## BEGIN MATERIAL SUPPLIED

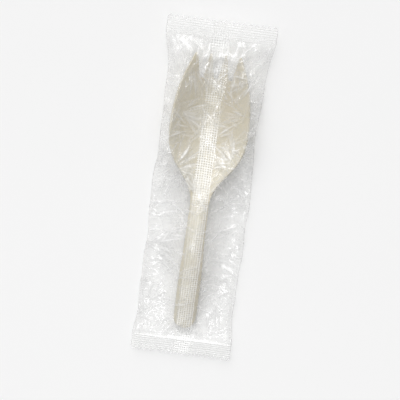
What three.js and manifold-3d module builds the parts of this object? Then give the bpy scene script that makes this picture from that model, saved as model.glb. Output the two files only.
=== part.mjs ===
// A disposable spork sealed in its own clear film wrapper, lying with the bowl up.
// Millimetres, +Z up. The length lies along Y and the tines point along +Y.
// The origin is on the resting surface, under the middle of the wrapper.
import * as THREE from "three";
import { mergeVertices } from "three/addons/utils/BufferGeometryUtils.js";
import Module from "manifold-3d";

const wasm = await Module();
wasm.setup();

// Spork: one thin moulding. Its profiles are pairs of [distance from the tine tips, value].
const SPORK_LENGTH = 148;
const WALL = 1.2;
const HANDLE_END_RADIUS = 5.6;
const HALF_WIDTH = [
  [0, 10.8], [5, 12.9], [11, 15.1], [19, 17.2], [30, 18.7], [39, 19], [47, 18],
  [54, 15], [60, 10.8], [66, 7], [74, 4.6], [88, 4.5], [125, 5.6], [148, 5.6],
];
const CENTRE_HEIGHT = [
  [0, 7.2], [12, 4.9], [25, 2.5], [42, 1.1], [55, 2.7], [65, 5.8], [74, 8.6],
  [90, 10.6], [110, 9.1], [130, 5.4], [148, 1.7],
];
const EDGE_LIFT = [
  [0, 1.6], [12, 3.6], [25, 6], [42, 7.4], [55, 6.2], [65, 2.9], [74, -0.4],
  [82, -1.9], [110, -2], [135, -1.6], [148, -1.1],
];
const END_FLAT = 0.3;
const SPORK_ROWS = 52;
const SPORK_COLUMNS = 12;

// Tines: four of equal length, with round tips, and three gaps with round feet.
const TINES = 4;
const TINE_PITCH = 6.9;
const TIP_RADIUS = 0.5;
const GAP_DEPTH = 12.6;
const GAP_FOOT_RADIUS = 1.1;
const ARC_STEPS = 4;

// Wrapper: a flattened tube of film, welded across both ends and along a fin on its upper side.
// Its profiles are pairs of [place along Y, value].
const PACK_LENGTH = 180;
const FLAT_WIDTH = 54;
const FILM = 0.12;
const SEAL_DEPTH = 9;
const CRIMP_ROWS = 9;
const CRIMP_HEIGHT = 0.2;
const FOLD_HEIGHT = 0.5;
const SLOPE_BULGE = 0.35;
const UNDERSIDE = [
  [-90, 1.6], [-81, 1.2], [-72, 0], [0, 0], [62, 0], [72, 0.9], [81, 2.8], [90, 3.4],
];
const CREST = [
  [-90, 1.9], [-81, 1.5], [-74, 4.2], [-57, 7.3], [-36, 10.8], [-16, 12.1], [0, 10.9],
  [10, 10.2], [32, 9.9], [62, 9.9], [76.5, 9.4], [81, 3.1], [90, 3.7],
];
const CREST_HALF_WIDTH = [
  [-90, 12], [-74, 8], [-30, 7], [-4, 8], [8, 11.5], [20, 19.5], [34, 20.6],
  [54, 18.8], [66, 15.8], [76, 12.8], [82, 14], [90, 14],
];
const SPREAD = [
  [-90, 27], [-81, 27], [-66, 26.2], [0, 25.6], [34, 24.4], [70, 25], [81, 26.6], [90, 27],
];
const FILM_ROWS = 36;
const SLOPE_COLUMNS = 8;

// Plan outlines are cut through from below everything to above it.
const CUT_BOTTOM = -10;
const CUT_TOP = 30;

// Cut ends: a saw-tooth line. Vent: a pin prick in the underside that lets trapped air out.
const CUT_WASTE = 0.8;
const TOOTH_PITCH = 3;
const TOOTH_DEPTH = 1.4;
const VENT_RADIUS = 0.6;
const VENT_SIDES = 8;
const VENT_X = 15;
const VENT_Y = -50;

// Fin: the lengthways weld, a flat double strip folded over onto the film.
const FIN_WIDTH = 8.4;
const FIN_THICKNESS = 0.24;
const FIN_SHARE = 0.16;
const FIN_FLANK = 0.003;

// The value of a smooth curve through [place, value] pairs, level at each inner peak and trough.
function along(profile, place) {
  const last = profile.length - 1;
  const at = Math.min(Math.max(place, profile[0][0]), profile[last][0]);
  const slope = (i) => {
    const before = profile[Math.max(i - 1, 0)];
    const after = profile[Math.min(i + 1, last)];
    const turns = (after[1] - profile[i][1]) * (profile[i][1] - before[1]) <= 0;
    if (turns && i > 0 && i < last) return 0;
    return (after[1] - before[1]) / (after[0] - before[0]);
  };
  let i = 0;
  while (i < last - 1 && at > profile[i + 1][0]) i += 1;
  const span = profile[i + 1][0] - profile[i][0];
  const t = (at - profile[i][0]) / span;
  const ease = t * t * (3 - 2 * t);
  const leave = t * (1 - t) * (1 - t) * span * slope(i);
  const arrive = t * t * (t - 1) * span * slope(i + 1);
  return profile[i][1] * (1 - ease) + profile[i + 1][1] * ease + leave + arrive;
}

// The closed solid between two sheets, each a grid of points over the same rows and columns.
function slab(rows, columns, upper, lower) {
  const wide = columns.length;
  const last = wide - 1;
  const sheet = rows.length * wide;
  const corners = [];
  for (const place of [upper, lower])
    for (const row of rows)
      for (const side of columns) corners.push(...place(row, side));
  const faces = [];
  const quad = (a, b, c, d) => faces.push(a, b, c, a, c, d);
  for (let r = 0; r < rows.length - 1; r += 1) {
    for (let c = 0; c < last; c += 1) {
      const a = r * wide + c;
      quad(a, a + 1, a + 1 + wide, a + wide);
      quad(sheet + a + wide, sheet + a + 1 + wide, sheet + a + 1, sheet + a);
    }
    const left = r * wide;
    const right = left + last;
    quad(left, left + wide, sheet + left + wide, sheet + left);
    quad(right + wide, right, sheet + right, sheet + right + wide);
  }
  for (let c = 0; c < last; c += 1) {
    const far = (rows.length - 1) * wide + c;
    quad(c + 1, c, sheet + c, sheet + c + 1);
    quad(far, far + 1, sheet + far + 1, sheet + far);
  }
  return solid(new Float32Array(corners), new Uint32Array(faces));
}

function solid(vertProperties, triVerts) {
  return new wasm.Manifold(new wasm.Mesh({ numProp: 3, vertProperties, triVerts }));
}

// A plan outline drawn straight up from one height to another.
function prism(shape, bottom, top) {
  const geometry = new THREE.ExtrudeGeometry(shape, {
    depth: top - bottom,
    bevelEnabled: false,
    curveSegments: ARC_STEPS,
  });
  geometry.translate(0, 0, bottom);
  geometry.deleteAttribute("normal");
  geometry.deleteAttribute("uv");
  const merged = mergeVertices(geometry, 1e-4);
  return solid(merged.attributes.position.array, new Uint32Array(merged.index.array));
}

function evenly(from, to, count) {
  return Array.from({ length: count + 1 }, (_, i) => from + ((to - from) * i) / count);
}

function meshOf(name, body, material) {
  const made = body.getMesh();
  const geometry = new THREE.BufferGeometry();
  geometry.setAttribute("position", new THREE.BufferAttribute(made.vertProperties, 3));
  geometry.setIndex(new THREE.BufferAttribute(made.triVerts, 1));
  geometry.computeVertexNormals();
  const mesh = new THREE.Mesh(geometry, material);
  mesh.name = name;
  return mesh;
}

// Half the spork's width, closing to a round end on the handle.
function sporkHalfWidth(fromTips) {
  const intoEnd = fromTips - (SPORK_LENGTH - HANDLE_END_RADIUS);
  const width = along(HALF_WIDTH, fromTips);
  if (intoEnd <= 0) return width;
  const round = Math.sqrt(Math.max(HANDLE_END_RADIUS ** 2 - intoEnd ** 2, 0));
  return Math.min(width, Math.max(round, TIP_RADIUS));
}

// A point of the spork's wall: side -1 to 1 across, face +1 above or -1 below.
function sporkPoint(y, side, face) {
  const fromTips = SPORK_LENGTH / 2 - y;
  const half = sporkHalfWidth(fromTips);
  const full = along(HALF_WIDTH, fromTips);
  const lift = along(EDGE_LIFT, fromTips);
  const x = half * side;
  const across = x / full;
  const slope = (2 * lift * across) / full;
  const reach = (face * WALL) / 2 / Math.hypot(1, slope);
  const z = along(CENTRE_HEIGHT, fromTips) + lift * across * across;
  return [x - slope * reach, y, z + reach];
}

// Everything behind the tine tips, with the three gaps left out.
function tineComb() {
  const tipLine = SPORK_LENGTH / 2;
  const shape = new THREE.Shape();
  shape.moveTo(-FLAT_WIDTH, -PACK_LENGTH);
  shape.lineTo(-FLAT_WIDTH, tipLine - TIP_RADIUS);
  for (let tine = 0; tine < TINES; tine += 1) {
    const x = (tine - (TINES - 1) / 2) * TINE_PITCH;
    shape.absarc(x, tipLine - TIP_RADIUS, TIP_RADIUS, Math.PI, 0, true);
    if (tine === TINES - 1) break;
    const foot = tipLine - GAP_DEPTH + GAP_FOOT_RADIUS;
    shape.absarc(x + TINE_PITCH / 2, foot, GAP_FOOT_RADIUS, Math.PI, 2 * Math.PI, false);
  }
  shape.lineTo(FLAT_WIDTH, tipLine - TIP_RADIUS);
  shape.lineTo(FLAT_WIDTH, -PACK_LENGTH);
  return prism(shape, CUT_BOTTOM, CUT_TOP);
}

function makeSpork() {
  const rows = evenly(-SPORK_LENGTH / 2 + END_FLAT, SPORK_LENGTH / 2, SPORK_ROWS);
  const columns = evenly(-1, 1, SPORK_COLUMNS);
  const upper = (y, side) => sporkPoint(y, side, 1);
  const lower = (y, side) => sporkPoint(y, side, -1);
  return slab(rows, columns, upper, lower).intersect(tineComb());
}

// Height of the film's upper side above its underside: a level crest, then a slope to the fold.
function filmRise(y, x) {
  const crestHalf = along(CREST_HALF_WIDTH, y);
  const spread = along(SPREAD, y);
  const rise = along(CREST, y) - along(UNDERSIDE, y);
  const fold = Math.min(FOLD_HEIGHT, rise);
  const down = Math.min(Math.max((Math.abs(x) - crestHalf) / (spread - crestHalf), 0), 1);
  return fold + (rise - fold) * (1 - down) * (1 + SLOPE_BULGE * down);
}

// The wrapper's crimps: ridges across each end weld.
function crimp(y) {
  const into = Math.abs(y) - (PACK_LENGTH / 2 - SEAL_DEPTH);
  if (into <= 0) return 0;
  const row = Math.round((into / SEAL_DEPTH) * CRIMP_ROWS);
  return row % 2 ? CRIMP_HEIGHT : 0;
}

// Place across the film: the fin keeps its width and the rest shares what is left.
function filmX(y, side) {
  const half = FIN_WIDTH / 2;
  const out = Math.abs(side);
  if (out <= FIN_SHARE) return (half * side) / FIN_SHARE;
  const rest = along(SPREAD, y) - half;
  return Math.sign(side) * (half + (rest * (out - FIN_SHARE)) / (1 - FIN_SHARE));
}

// The wrapper's outer skin, with the fin as a raised band along the middle of its upper side.
function skinBelow(y, side) {
  return [filmX(y, side), y, along(UNDERSIDE, y) + crimp(y)];
}

function skinAbove(y, side) {
  const [x, , base] = skinBelow(y, side);
  const fin = Math.abs(side) <= FIN_SHARE ? FIN_THICKNESS : 0;
  return [x, y, base + filmRise(y, x) + fin];
}

// The space inside the wrapper, one film thickness in from the skin.
function hollowBelow(y, side) {
  return [filmX(y, side) - Math.sign(side) * FILM, y, along(UNDERSIDE, y) + FILM];
}

function hollowAbove(y, side) {
  const x = filmX(y, side);
  return [x - Math.sign(side) * FILM, y, along(UNDERSIDE, y) + filmRise(y, x) - FILM];
}

// The plan between the two saw-tooth cuts.
function cutEnds() {
  const half = PACK_LENGTH / 2;
  const teeth = Math.ceil(FLAT_WIDTH / TOOTH_PITCH) + 2;
  const shape = new THREE.Shape();
  const width = teeth * TOOTH_PITCH;
  shape.moveTo(-width / 2, -half);
  for (let i = 0; i < teeth; i += 1) {
    const x = -width / 2 + i * TOOTH_PITCH;
    shape.lineTo(x + TOOTH_PITCH / 2, -half + TOOTH_DEPTH);
    shape.lineTo(x + TOOTH_PITCH, -half);
  }
  for (let i = 0; i < teeth; i += 1) {
    const x = width / 2 - i * TOOTH_PITCH;
    shape.lineTo(x, half);
    shape.lineTo(x - TOOTH_PITCH / 2, half - TOOTH_DEPTH);
  }
  shape.lineTo(-width / 2, half);
  return prism(shape, CUT_BOTTOM, CUT_TOP);
}

function vent() {
  const shape = new THREE.Shape();
  for (let i = 0; i < VENT_SIDES; i += 1) {
    const turn = (2 * Math.PI * i) / VENT_SIDES;
    const x = VENT_X + VENT_RADIUS * Math.cos(turn);
    const y = VENT_Y + VENT_RADIUS * Math.sin(turn);
    if (i === 0) shape.moveTo(x, y);
    else shape.lineTo(x, y);
  }
  return prism(shape, -1, 2 * FILM);
}

function makeWrapper() {
  const half = PACK_LENGTH / 2;
  const mouth = half - SEAL_DEPTH;
  const body = evenly(-mouth, mouth, FILM_ROWS);
  const near = evenly(-half, -mouth, CRIMP_ROWS).slice(0, -1);
  const far = evenly(mouth, half, CRIMP_ROWS).slice(1);
  const rows = [-half - CUT_WASTE, ...near, ...body, ...far, half + CUT_WASTE];
  const slope = evenly(FIN_SHARE + FIN_FLANK, 1, SLOPE_COLUMNS);
  const edges = [FIN_SHARE, ...slope];
  const columns = [...edges.map((side) => -side).reverse(), ...edges];
  const inner = [...slope.map((side) => -side).reverse(), ...slope];
  const skin = slab(rows, columns, skinAbove, skinBelow);
  const hollow = slab(body, inner, hollowAbove, hollowBelow);
  return skin.subtract(hollow).subtract(vent()).intersect(cutEnds());
}

const moulded = new THREE.MeshStandardMaterial({ color: 0xdcd8ce, roughness: 0.42, metalness: 0 });
const clearFilm = new THREE.MeshStandardMaterial({
  color: 0xf2f5f5,
  roughness: 0.14,
  metalness: 0,
  transparent: true,
  opacity: 0.3,
});

const pack = new THREE.Group();
pack.add(meshOf("spork", makeSpork(), moulded));
pack.add(meshOf("film_wrapper", makeWrapper(), clearFilm));

export default pack;
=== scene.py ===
"""A disposable spork in its own clear film wrapper, laid out as an add-on for Blender 4.5.

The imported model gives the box. One operator makes the spork, one the wrapper's film with its
lengthways fin, and one the stage with its lights and camera. Profiles are in millimetres, and
everything in Blender is in metres, with the tines along +Y and the bowl facing +Z.
"""

import math

import bmesh
import bpy
import numpy as np
from bpy.props import FloatProperty, FloatVectorProperty, IntProperty, PointerProperty
from mathutils import Matrix, Vector
from mathutils.bvhtree import BVHTree
from mathutils.geometry import delaunay_2d_cdt


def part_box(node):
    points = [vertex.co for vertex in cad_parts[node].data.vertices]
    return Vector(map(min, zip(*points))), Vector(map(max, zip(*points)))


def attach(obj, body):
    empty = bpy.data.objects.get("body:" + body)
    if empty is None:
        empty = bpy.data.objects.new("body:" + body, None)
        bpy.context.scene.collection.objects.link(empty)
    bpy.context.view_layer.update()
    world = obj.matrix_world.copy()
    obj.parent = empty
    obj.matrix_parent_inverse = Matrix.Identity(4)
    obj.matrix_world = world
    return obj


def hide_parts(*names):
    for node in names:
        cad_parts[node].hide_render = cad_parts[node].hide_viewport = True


bl_info = {
    "name": "Wrapped Spork",
    "version": (1, 0, 0),
    "blender": (4, 5, 0),
    "location": "View3D > Sidebar > Spork",
    "description": "Makes a moulded spork sealed in a crinkled clear film wrapper",
    "category": "Object",
}

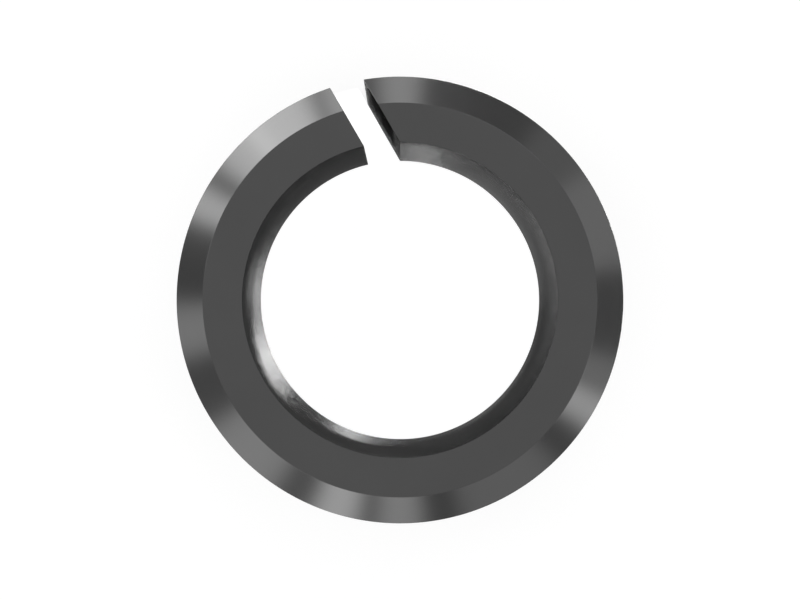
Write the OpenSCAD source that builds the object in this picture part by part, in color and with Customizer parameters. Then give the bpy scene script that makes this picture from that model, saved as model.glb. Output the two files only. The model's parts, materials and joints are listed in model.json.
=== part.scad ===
// Slotted spring pin: a strip of spring steel rolled into a tube that is a little wider than its hole.
// The open slot lets the tube close up as it is driven in, and a taper at each end leads it into the hole.
// The pin stands on one end. Its origin is the centre of that end, and Z runs up its axis.

/* [Pin] */
// Diameter of the drilled hole that the pin is made for
hole_d = 5; // [4:0.5:12]
// How much wider than its hole the relaxed pin is
oversize = 0.4; // [0.2:0.05:0.5]
// Length from end face to end face
length = 30; // [12:1:80]
// Thickness of the rolled strip
wall = 0.8; // [0.6:0.05:1.2]

/* [Slot] */
// Width of the slot, from one edge of the strip to the other
slot_w = 0.4; // [0.2:0.05:0.8]
// Angle at which the slot leans away from a straight radial cut
slot_lean = 30; // [0:5:40]

/* [Tapered ends] */
// Length of the taper at each end
taper_len = 1; // [0.4:0.1:2]
// How much narrower than its hole the tip of each taper is
tip_clearance = 0.25; // [0.1:0.05:0.4]

/* [Hidden] */
$fn = 180;

// The relaxed tube
outer_r = (hole_d + oversize) / 2;
bore_r = outer_r - wall;
// Rim of each end face, where the taper starts
tip_r = (hole_d - tip_clearance) / 2;
// Distance from the axis to the slot's far wall, which meets the bore at its +Y side
slot_far = bore_r * sin(slot_lean);
// How far the cutter runs past the faces that it cuts
overcut = 1;

// Half section of the tube, from its bore to its tapered outside
module strip_section()
    polygon([
        [bore_r, 0],
        [tip_r, 0],
        [outer_r, taper_len],
        [outer_r, length - taper_len],
        [tip_r, length],
        [bore_r, length],
    ]);

// Parallel-sided slot, cut through one side of the tube along its whole length
module slot_cutter()
    rotate([0, 0, slot_lean])
        translate([slot_far - slot_w, 0, -overcut])
            cube([slot_w, outer_r + overcut, length + 2 * overcut]);

module spring_pin()
    color("#4d4d4d")
        difference() {
            rotate_extrude()
                strip_section();
            slot_cutter();
        }

spring_pin();
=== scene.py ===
# %% [markdown]
# # A slotted spring pin
# A spring pin is a strip of spring steel, rolled into a tube that is a little wider than the hole
# it is for. Driven into that hole, it closes up along its slot and then holds by its own spring.
# The packed model fixes every size and place. This lesson gives the pin its look: a fine mesh,
# blackened steel, and the studio that the steel mirrors.

# %% The packed model
import json
import math

import bpy
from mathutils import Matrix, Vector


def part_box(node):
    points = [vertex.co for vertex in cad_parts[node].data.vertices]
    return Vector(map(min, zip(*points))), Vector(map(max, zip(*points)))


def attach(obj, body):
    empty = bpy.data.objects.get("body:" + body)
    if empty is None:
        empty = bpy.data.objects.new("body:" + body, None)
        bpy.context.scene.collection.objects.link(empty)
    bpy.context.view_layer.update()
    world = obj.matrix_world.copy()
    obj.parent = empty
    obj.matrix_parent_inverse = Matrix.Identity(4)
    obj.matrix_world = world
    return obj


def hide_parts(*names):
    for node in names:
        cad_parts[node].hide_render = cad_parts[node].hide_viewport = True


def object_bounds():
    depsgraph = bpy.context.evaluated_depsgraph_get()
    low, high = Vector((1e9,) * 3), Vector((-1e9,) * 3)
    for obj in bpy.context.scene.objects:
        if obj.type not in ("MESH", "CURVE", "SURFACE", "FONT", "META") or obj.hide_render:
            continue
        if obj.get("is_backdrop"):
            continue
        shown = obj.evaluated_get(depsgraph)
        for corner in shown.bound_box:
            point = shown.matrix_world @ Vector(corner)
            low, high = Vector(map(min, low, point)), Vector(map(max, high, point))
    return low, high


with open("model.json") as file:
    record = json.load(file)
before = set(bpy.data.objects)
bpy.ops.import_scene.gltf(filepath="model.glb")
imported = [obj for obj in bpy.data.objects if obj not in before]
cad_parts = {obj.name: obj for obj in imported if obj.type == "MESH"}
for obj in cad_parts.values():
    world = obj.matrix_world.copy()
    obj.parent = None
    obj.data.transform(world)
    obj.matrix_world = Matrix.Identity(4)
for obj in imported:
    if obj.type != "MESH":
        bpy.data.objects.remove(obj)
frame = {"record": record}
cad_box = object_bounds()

print("the packed model's box in m:", cad_box)

# %% [markdown]
# ## Sizes
# A maker would read most of these off the drawing, so they come from the packed model: the box of
# the pin, and the two round interfaces that its record states. Only what the record can't say is
# written here, which is how wide the end faces are and how the slot runs. The slot isn't cut
# towards the axis. It leans, so that one of its walls meets the bore right at its +Y side.

# %% Sizes of the pin
MM = 0.001
low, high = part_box("spring_pin")
mounts = {mount["name"]: mount["dims"] for mount in frame["record"]["mounts"]}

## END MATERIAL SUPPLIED

Retype, in the same exact form, the lines of the material above from the line holding "that it cuts" through the line holding "if obj.type not".

// How far the cutter runs past the faces that it cuts
overcut = 1;

// Half section of the tube, from its bore to its tapered outside
module strip_section()
    polygon([
        [bore_r, 0],
        [tip_r, 0],
        [outer_r, taper_len],
        [outer_r, length - taper_len],
        [tip_r, length],
        [bore_r, length],
    ]);

// Parallel-sided slot, cut through one side of the tube along its whole length
module slot_cutter()
    rotate([0, 0, slot_lean])
        translate([slot_far - slot_w, 0, -overcut])
            cube([slot_w, outer_r + overcut, length + 2 * overcut]);

module spring_pin()
    color("#4d4d4d")
        difference() {
            rotate_extrude()
                strip_section();
            slot_cutter();
        }

spring_pin();
=== scene.py ===
# %% [markdown]
# # A slotted spring pin
# A spring pin is a strip of spring steel, rolled into a tube that is a little wider than the hole
# it is for. Driven into that hole, it closes up along its slot and then holds by its own spring.
# The packed model fixes every size and place. This lesson gives the pin its look: a fine mesh,
# blackened steel, and the studio that the steel mirrors.

# %% The packed model
import json
import math

import bpy
from mathutils import Matrix, Vector


def part_box(node):
    points = [vertex.co for vertex in cad_parts[node].data.vertices]
    return Vector(map(min, zip(*points))), Vector(map(max, zip(*points)))


def attach(obj, body):
    empty = bpy.data.objects.get("body:" + body)
    if empty is None:
        empty = bpy.data.objects.new("body:" + body, None)
        bpy.context.scene.collection.objects.link(empty)
    bpy.context.view_layer.update()
    world = obj.matrix_world.copy()
    obj.parent = empty
    obj.matrix_parent_inverse = Matrix.Identity(4)
    obj.matrix_world = world
    return obj


def hide_parts(*names):
    for node in names:
        cad_parts[node].hide_render = cad_parts[node].hide_viewport = True


def object_bounds():
    depsgraph = bpy.context.evaluated_depsgraph_get()
    low, high = Vector((1e9,) * 3), Vector((-1e9,) * 3)
    for obj in bpy.context.scene.objects:
        if obj.type not in ("MESH", "CURVE", "SURFACE", "FONT", "META") or obj.hide_render:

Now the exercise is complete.